A classification of near-horizon geometries of extremal vacuum black holes

We consider the near-horizon geometries of extremal, rotating black hole solutions of the vacuum Einstein equations, including a negative cosmological constant, in four and five dimensions. We assume the existence of one rotational symmetry in four dimensions (4D), two commuting rotational symmetries in five dimensions (5D), and in both cases nontoroidal horizon topology. In 4D we determine the most general near-horizon geometry of such a black hole and prove. it is the same as the near-horizon limit of the extremal Kerr-AdS(4) black hole. In 5D, without a cosmological constant, we determine all possible near-horizon geometries of such black holes.

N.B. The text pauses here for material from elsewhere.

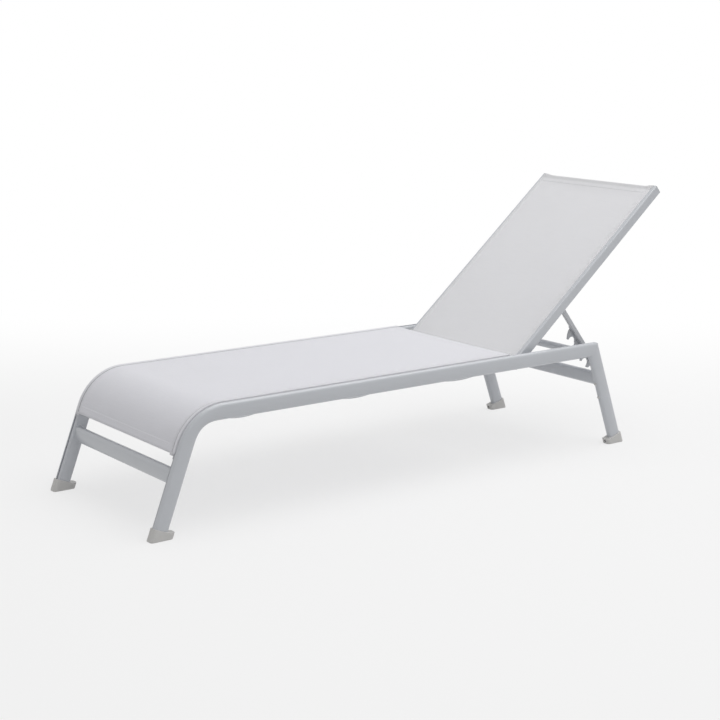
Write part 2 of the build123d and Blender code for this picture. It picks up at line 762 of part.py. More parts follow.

We prove that the only possibilities are one family with a topologically S^1 x S^2 horizon and two distinct families with topologically S^3 horizons. The S^1 x S^2 family contains the near-horizon limit of the boosted extremal Kerr string and the extremal vacuum black ring. The first topologically spherical case is identical to the near-horizon limit of two different black hole solutions: the extremal Myers-Perry black hole and the slowly rotating extremal Kaluza-Klein (KK) black hole. The second topologically spherical case contains the near-horizon limit of the fast rotating extremal KK black hole. Finally, in 5D with a negative cosmological constant, we reduce the problem to solving a sixth-order nonlinear ordinary differential equation of one function. This allows us to recover the near-horizon limit of the known, topologically S^3, extremal rotating AdS(5) black hole. Further, we construct an approximate solution corresponding to the near-horizon geometry of a small, extremal AdS(5) black ring.